Development and performance of anode material based on A-site deficient Sr2-xFe1.4Ni0.1Mo0.5O6-δ perovskites for solid oxide fuel cells

Abstract Engineering of A-site deficiency in perovskites can be critical for designing new materials with required functional properties. In this article, A-site deficient Sr 2-x Fe 1.4 Ni 0.1 Mo 0.5 O 6-δ (x = 0-0.1, Sr 2-x FNM) perovskites have been synthesized and characterized as anode materials for solid oxide fuel cells. X-ray photoelectron spectroscopy data indicate that Sr deficiency changes valence states of B-site cations. The introduction of A-site deficiency has shown to improve the chemical stability of the as-prepared materials under reducing conditions. With increasing of Sr deficiency, the conductivity in 5% H 2 /Ar increases markedly, reaching a peak value of 26.6 S cm −1 at x = 0.05. While further increasing of x reduces the conductivity by affecting the mobility of electronic charge carriers.
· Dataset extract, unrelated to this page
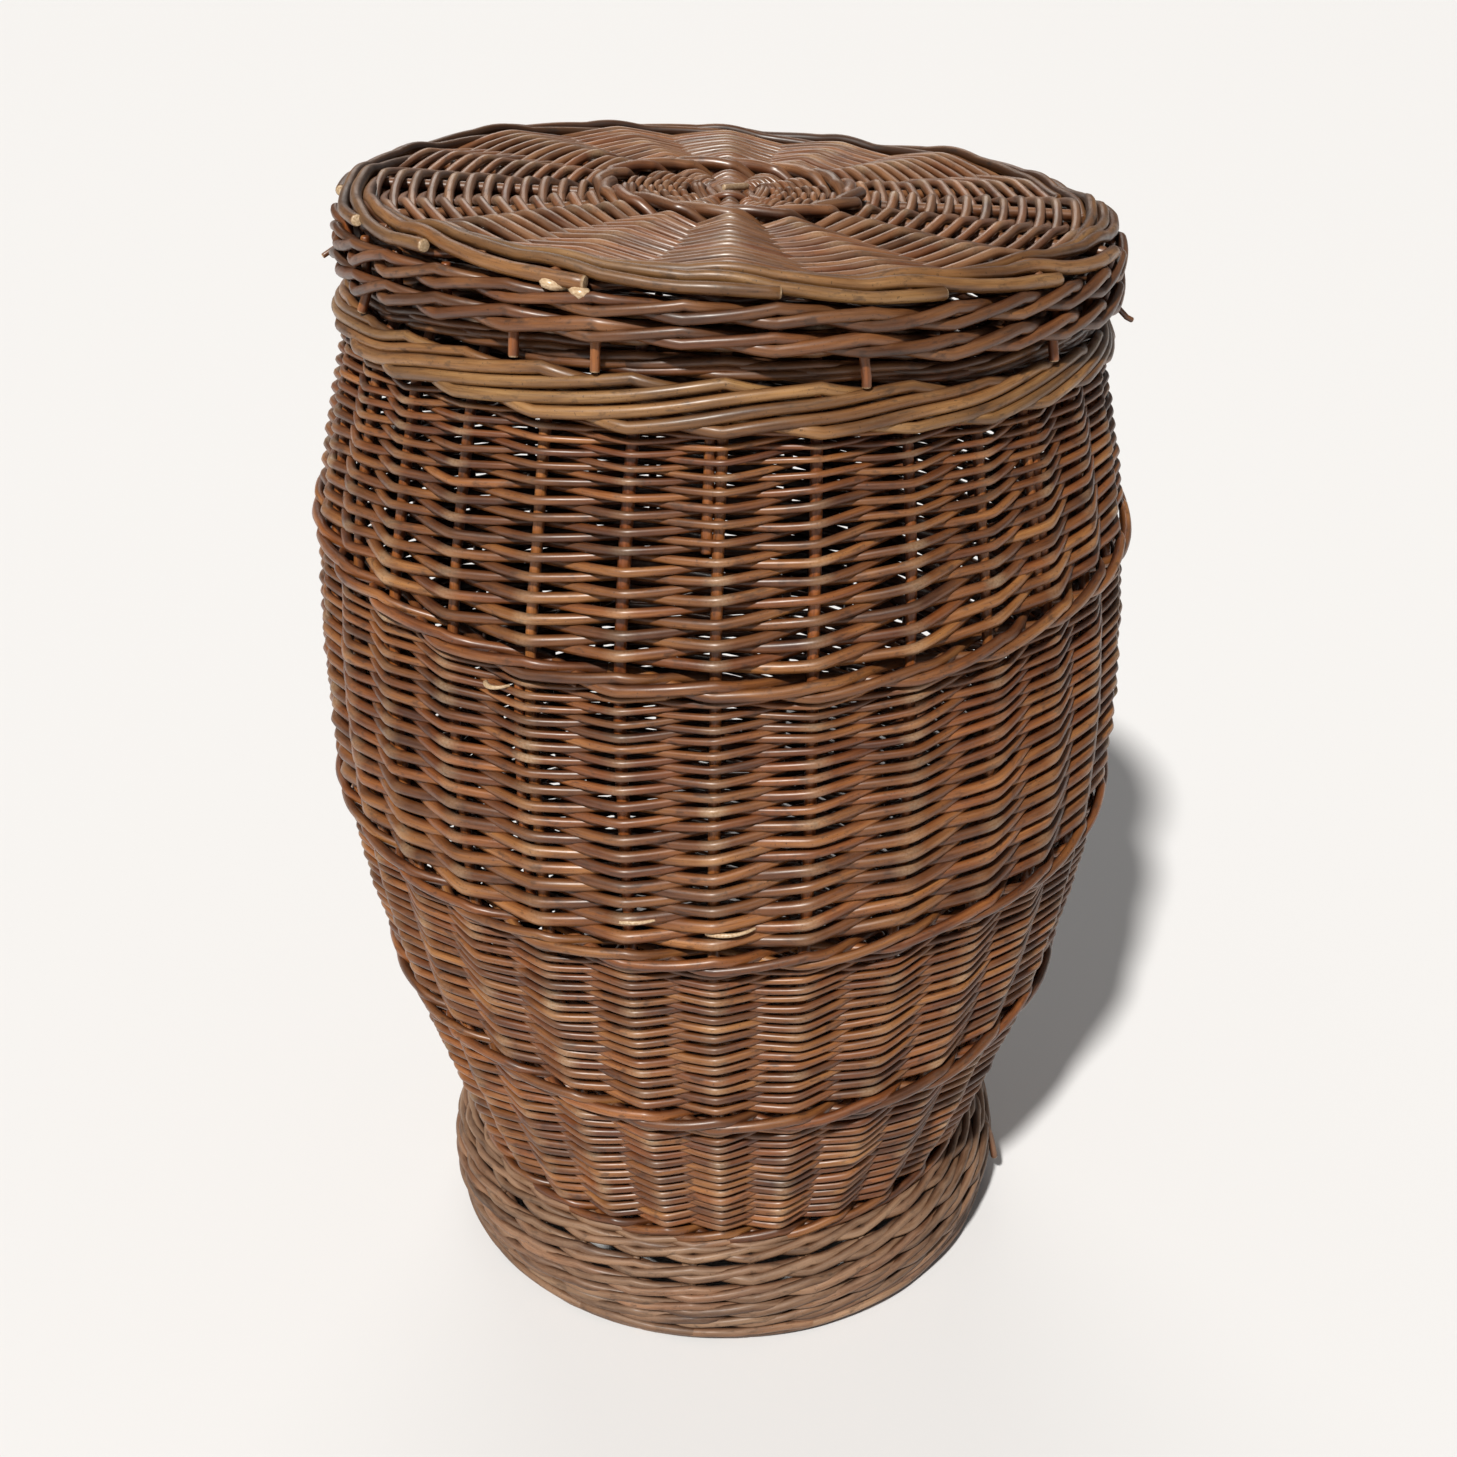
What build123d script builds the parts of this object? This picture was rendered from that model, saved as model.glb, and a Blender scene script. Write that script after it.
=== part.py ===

The La 0.9 Sr 0.1 Ga 0.8 Mg 0.2 O 3 electrolyte-supported cell with La 0.6 Sr 0.4 Fe 0.8 Co 0.2 O 3 cathode and Sr 1.95 Fe 1.4 Ni 0.1 Mo 0.5 O 6-δ anode demonstrates a maximum power density of 606 mW cm −2 at 800 °C operating in H 2 . Such designed A-site deficiency perovskite has the potential to be applied as SOFC anode materials.